## Scripts that build objects
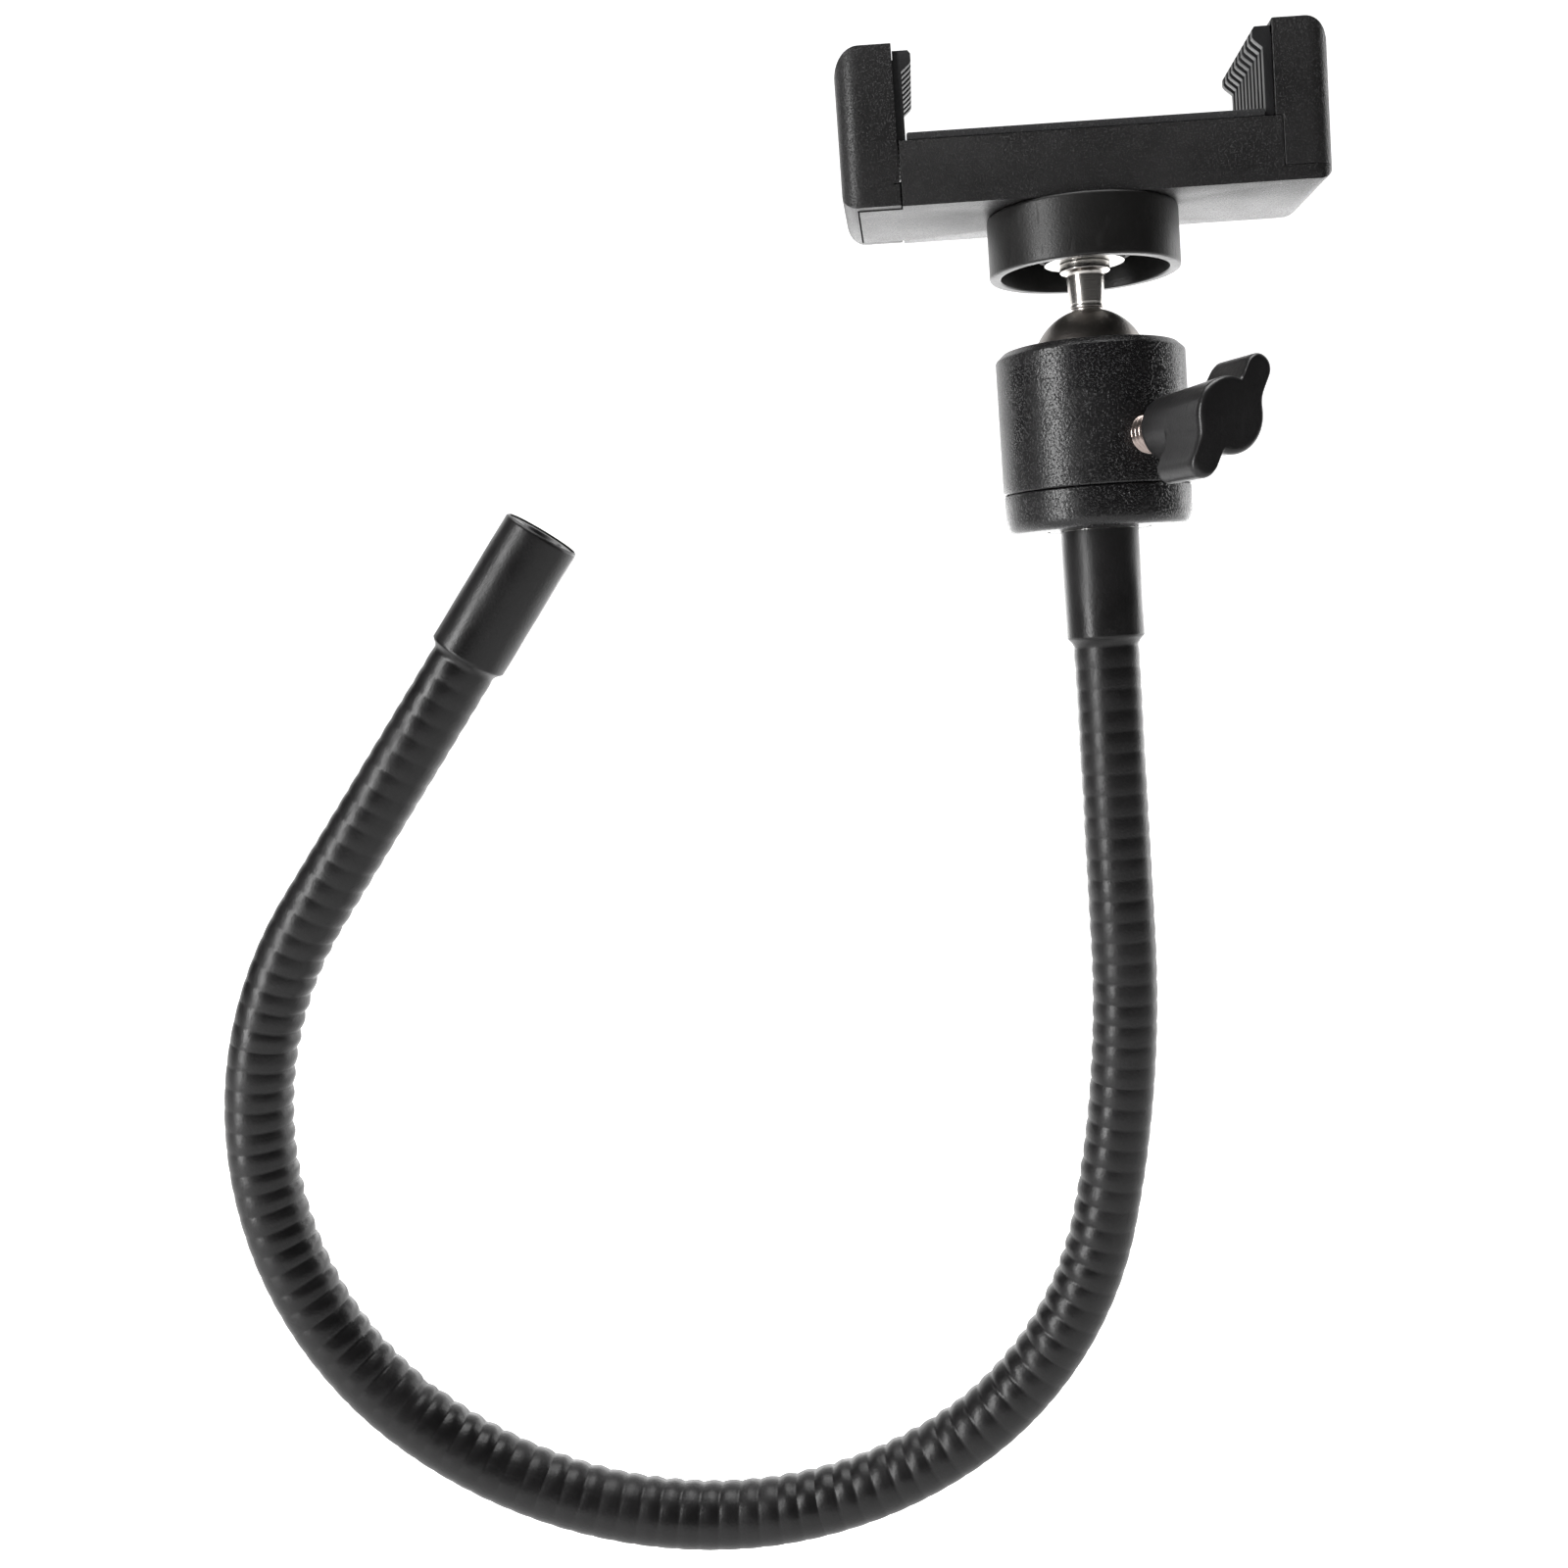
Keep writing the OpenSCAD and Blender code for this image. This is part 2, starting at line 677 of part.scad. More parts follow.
// The sliding jaw: its arm wraps the end of the beam's floor, and its tongue
// runs in the beam as two rails that pass the nut's boss
module moving_jaw() {
    color(black_plastic) at_clamp() {
        difference() {
            mirror([1, 0, 0]) difference() {
                intersection() {
                    linear_extrude(jaw_h) clamp_plan();
                    through_depth() arm_side(0.15);
                }
                pad_pocket(0);
            }
            translate([-plate_end - free_gap, -tongue_y - free_gap, -1])
                cube([half, 2 * (tongue_y + free_gap), hook_z + 1]);
            translate([-jaw_x - 0.9, -clamp_d, hook_z + 0.9])
                cube([1, clamp_d / 2 + 0.3, 0.25]);
        }
        translate([-jaw_x - 1, -tongue_y, tongue_z])
            cube([cross_x + jaw_x + 1, 2 * tongue_y, tongue_t]);
        for (j = [-1, 1]) {
            translate([cross_x - 1, min(j * rail_in, j * tongue_y), tongue_z])
                cube([tongue_reach - cross_x + 1, tongue_y - rail_in, tongue_t]);
            translate([post_near, j * spring_y, tongue_z])
                cylinder(h = spring_z + spring_d / 2 - tongue_z, r = post_r, $fn = coarse);
        }
    }
}

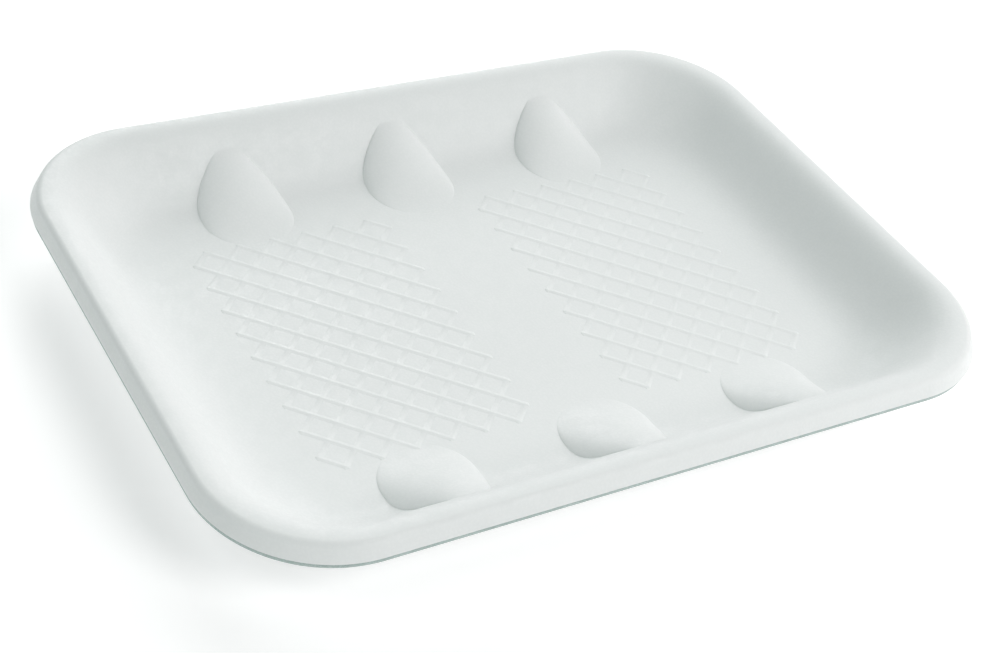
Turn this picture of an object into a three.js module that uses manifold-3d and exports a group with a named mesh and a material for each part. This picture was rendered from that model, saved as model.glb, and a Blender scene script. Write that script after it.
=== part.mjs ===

## WHAT IS BEING ASKED
Repeat only the lines running from the line that contains "Turn this picture" through the last line above, inclusive.

## EXERCISE SOLUTION
Turn this picture of an object into a three.js module that uses manifold-3d and exports a group with a named mesh and a material for each part. This picture was rendered from that model, saved as model.glb, and a Blender scene script. Write that script after it.
=== part.mjs ===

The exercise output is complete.